There is a widespread belief among politicians, the media, labor unions, and much of the general public (which typically gets its information from politicians, the media, and labor unions) that CEO pay is inherently excessive and fundamentally broken. These perceptions have fueled continual calls to regulate executive compensation, which have prompted the imposition of a wide range of disclosure requirements, tax policies, accounting rules, governance reforms, direct legislation, and other rules stretching back nearly a century and designed explicitly to influence the level and structure of CEO pay.
We discuss how these various regulatory policies, and their associated and inevitable unintended consequences, have increased (rather than decreased) pay levels and hindered the corporate Compensation Committee’s ability to create effective compensation and incentive packages. Indeed, we view government intervention into the contracts between managers and shareholders to be a primary cause of many of the current problems in CEO pay. Ultimately, the best way the government can fix executive compensation is to stop trying to fix it, beginning by reversing or repealing myriad rules and regulations that have, in aggregate, imposed enormous costs on organizations and their shareholders. Fixing the problems caused by government intervention in the pay process is conceptually easy (simply remove the regulations) but politically challenging. But it is not impossible: in June 2017, the U.S. House of Representatives voted to repeal or rewrite many of the compensation-related rules and provisions contained in the 2010 Dodd-Frank Wall Street Reform and Consumer Protection Act. While the proposed legislation has virtually no chance to pass in the Senate, the willingness of legislators to consider undoing some of the damage caused by Dodd-Frank is promising. Even more promising would be repealing the complicated and counterproductive tax rules focused on CEO pay as part of the 2018 reform of the corporate and individual tax code.

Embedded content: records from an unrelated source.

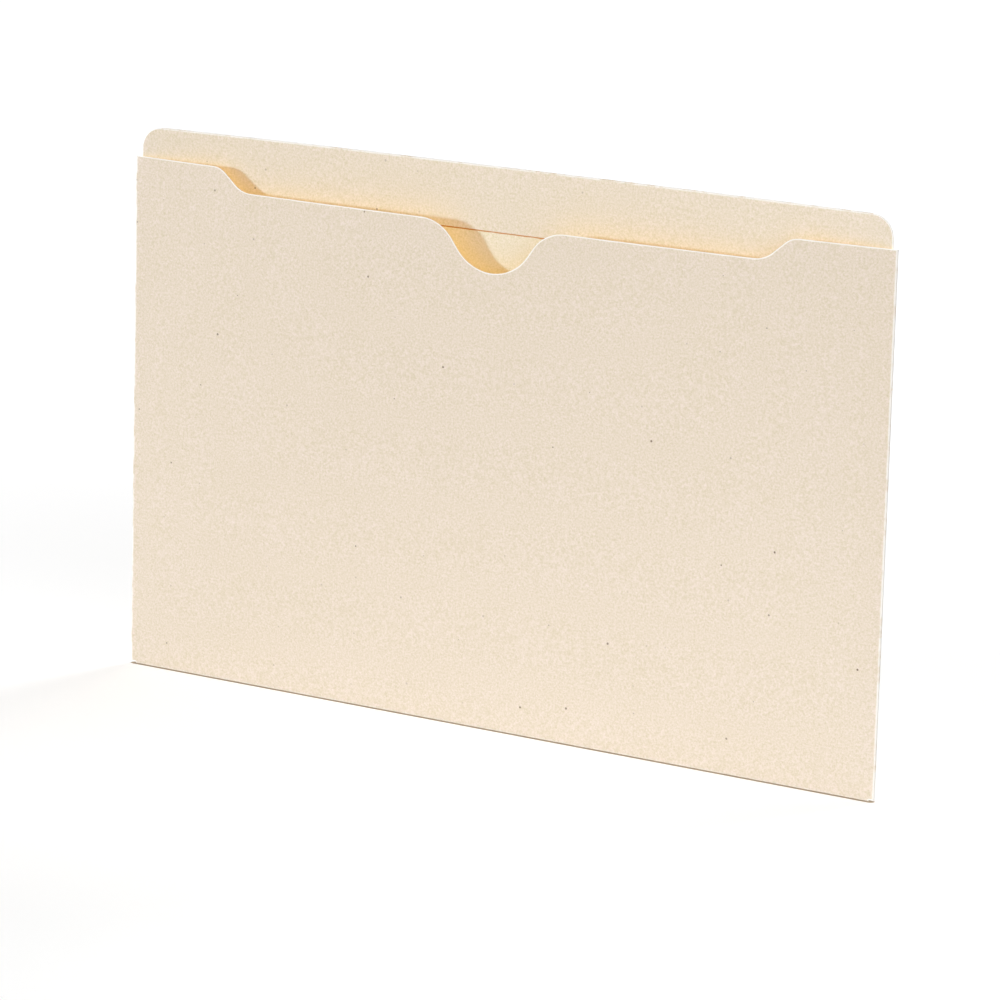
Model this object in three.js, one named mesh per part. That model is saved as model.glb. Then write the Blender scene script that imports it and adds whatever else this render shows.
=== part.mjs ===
// A flat file jacket, legal size, folded and glued from one sheet of manila card.
// Units are millimetres, +Z is up and +X is the width. The front of the pocket faces -Y.
// The sheet is shown as its panels and folds. The front panel and two narrow flaps come
// from one end of the sheet, and the back panel, which is taller and ends in the tab, from
// the other. The flaps are folded in behind the front, and the back panel is glued on them.
import * as THREE from 'three';

// Card and glue
const cardThickness = 0.28;
const glueThickness = 0.05;
const glueMargin = 1.5;
const seamGap = 0.03;

// Outline of the whole jacket
const jacketWidth = 374.65;
const jacketHeight = 241.3;
const tabRise = 13.3;
const tabInset = 2.8;
const tabCornerRadius = 9.5;
const tabPlyHeight = 27.6;

// Top edge of the front panel: shoulders, undercut and thumb cut
const shoulderLength = 43.1;
const undercutDepth = 10;
const rampAngle = THREE.MathUtils.degToRad(40);
const rampFootRadius = 13;
const rampHeadRadius = 10;
const thumbCutDepth = 20.3;
const thumbCutRadius = 21.5;
const thumbRimRadius = 18.8;
const thumbWallAngle = THREE.MathUtils.degToRad(54);

// Side flaps
const flapWidth = 19;
const flapFootSlope = 0.1;
const flapMitreClearance = 1.2;

// Folds, and how far the two panels bow apart at the mouth
const foldInnerRadius = 0.15;
const frontBow = 5.5;
const backBow = 4.5;

// The front bends along two slanted lines when the mouth opens
const bendTopX = 80;
const bendGap = 0.3;
const hingeGap = 0.15;
const bluntTip = 1;

// Fineness of the bowed sheets
const columnStep = 20;
const arcSteps = 4;
const foldSegments = 5;
const bandRows = 2;
const backBandRows = 5;
const frontRows = 8;
const sharedLevels = [2, 5, 10, 20, 38, 65, 100, 140, 180];
const nearFoldColumns = [2, 5, 10];
const closestColumns = 0.3;

// Places that follow from the sizes
const halfWidth = jacketWidth / 2;
const shoulderHeight = jacketHeight - tabRise;
const undercutHeight = shoulderHeight - undercutDepth;
const foldOuterRadius = foldInnerRadius + cardThickness;
const foldLineX = halfWidth - foldOuterRadius;
const tabHalfWidth = halfWidth - tabInset;
const tabCornerX = tabHalfWidth - tabCornerRadius;
const flapEdgeX = halfWidth - flapWidth;
const plyFootHeight = jacketHeight - tabPlyHeight;

// Layers from front to back, along Y from the axis of the side folds
const frontInnerY = -foldInnerRadius;
const frontOuterY = -foldOuterRadius;
const glueFrontY = foldOuterRadius + seamGap;
const glueRearY = glueFrontY + glueThickness;
const backInnerY = glueRearY + seamGap;
const backOuterY = backInnerY + cardThickness;

// The bottom fold reaches from the front's outer face to the back's outer face
const bottomOuterRadius = (backOuterY - frontOuterY) / 2;
const bottomInnerRadius = bottomOuterRadius - cardThickness;
const bottomAxisY = backOuterY - bottomOuterRadius;
const bottomAxisZ = bottomOuterRadius;

// The fold along the top of the tab turns the sheet over onto its inner face
const tabFoldInnerRadius = (backInnerY - foldOuterRadius) / 2;
const tabFoldOuterRadius = tabFoldInnerRadius + cardThickness;
const tabFoldAxisZ = jacketHeight - tabFoldOuterRadius;

// Each slanted bend runs from a bottom corner to the undercut
const bendSlope = (shoulderHeight - bottomAxisZ) / (foldLineX - bendTopX);
const bendHalfGap = (bendGap / 2) * Math.hypot(1, bendSlope);

const cardColour = 0xe9dcc4;
const insideColour = 0xecd9b4;
const glueColour = 0xd8cfae;

// How far a panel has bowed at a point, as a share of the bow at the middle of the mouth.
// The bow is a cone at each bottom corner and flat between them, so the card only bends.
function bowShare(x, z) {
  const height = Math.max(z - bottomAxisZ, 0);
  const fullHeight = shoulderHeight - bottomAxisZ;
  const fromSide = Math.max(foldLineX - Math.abs(x), 0);
  const reach = (height / fullHeight) * foldLineX;
  const share = reach > fromSide ? fromSide / reach : 1;
  return (height / fullHeight) * (1 - (1 - share) ** 2);
}

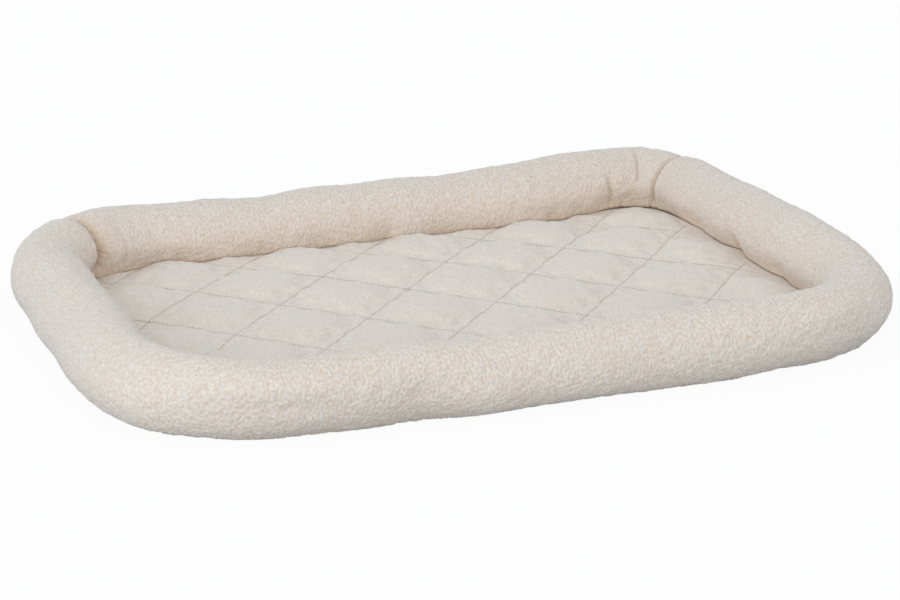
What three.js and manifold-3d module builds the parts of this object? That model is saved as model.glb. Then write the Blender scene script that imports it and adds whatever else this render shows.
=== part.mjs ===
// A bolstered pet cushion bed: a quilted pad with a stuffed roll of sheepskin-pile fleece sewn round its edge.
//
// Millimetres, +Z up. The bed lies flat on z = 0 with the middle of its footprint at the origin.
// +X runs along the bed's length and +Y towards the side that stands against a wall.
//
// The bed is sewn from these pieces:
//   bolster_cover      one strip of fleece, wrapped round the stuffing, with its two ends joined at one corner
//   bolster_fill       the loose polyester fibre that the strip is stuffed with
//   pad_top_panel      the fleece that the animal lies on
//   pad_batting        the wadding under it
//   pad_bottom_panel   the plain woven cloth under the wadding
//   threads            needle thread above and bobbin thread below the edge seam and each quilting row,
//                      and one thread that closes the joint between the strip's ends
import * as THREE from "three";
import { mergeVertices } from "three/addons/utils/BufferGeometryUtils.js";
import Module from "manifold-3d";

// Driving dimensions of the whole bed
const bedLength = 740;
const bedWidth = 545;
// Plan radius of each corner, at the bolster's outermost line. The strip's ends meet at the tightest one.
const cornerRadius = { backRight: 95, backLeft: 150, frontLeft: 168, frontRight: 150 };
const tightestCorner = 12; // no line inside the bed turns tighter than this

// Bolster, as a section across the roll
const bolsterWidth = 66;
const bolsterHeight = 65;
const rollSettle = 4; // how much of the round is pressed flat where the roll stands
const rollSquareness = 2.2; // 2 is an ellipse, and more is squarer
const fleeceThickness = 5; // knitted backing and pile together
const endSeamWidth = 1.2; // the joint between the strip's two ends
const endSeamTurn = 28; // how far round the back right corner the joint lies from the right side, in degrees

// Edge seam, where the pad runs in between the strip's two edges
const seamHeight = 8.7;
const seamLip = 4; // how far the pad's edge runs on past the fleece, into the roll
const crushedTopPanel = 2.4;
const crushedBatting = 1.2;
const crushedBottomPanel = 0.6;

// Pad layers, as thick as they lie in the middle
const padTopHeight = 17;
const topPanelThickness = 4;
const bottomPanelThickness = 0.8;
const padFootClearance = 0.3; // from the floor to the lowest thread
const padShoulder = 34; // how far in from its seam the pad takes to reach its full thickness

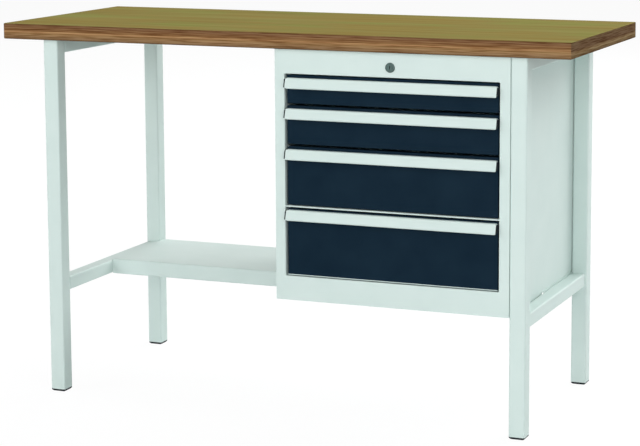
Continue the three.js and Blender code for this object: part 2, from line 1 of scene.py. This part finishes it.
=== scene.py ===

For context, it is worth emphasizing that the most vocal critics of CEO pay are not shareholders, but rather uninvited guests to the bargaining table who have had no real stake in the companies being managed and no real interest in creating wealth for company shareholders. In contrast, results from nonbinding advisory shareholder votes on executive compensation (“Say on Pay”) suggest that shareholders are relatively satisfied with current executive compensation practices. For example, Equilar reports voting data for 2,444 Russell 3000 firms reporting Say on Pay votes from May 1, 2016, through April 30, 2017. During this period, only 38 firms (1.6 percent) received a “failing” vote (i.e., less than 50 percent approval), while 1,742 firms (71 percent) received over 90 percent approval. Simply put: the outcry over excessive executive compensation is not emanating from shareholders, but from other groups.
The apparent mismatch between the public criticism and shareholder acceptance of CEO pay is both instructive and important for our purposes. Although poorly performing firms with highly paid executives are especially vulnerable to failing advisory votes on CEO pay, the primary predictor of a failed vote (or shareholder dissatisfaction with CEO pay more generally) is poor performance and not the level of pay. In other words, shareholders are much more concerned about the alignment between pay and performance than the level of pay and are largely unconcerned when high-performing firms “share the wealth” with their top executives. In contrast, most attempts to regulate pay (through disclosure, taxes, legislation, etc.) have been singularly focused on reducing pay levels with little concern for underlying incentives. Thus, there is a mismatch between the objectives of the shareholders and those of the regulators, which in turn makes regulators try even harder to restrict CEO pay.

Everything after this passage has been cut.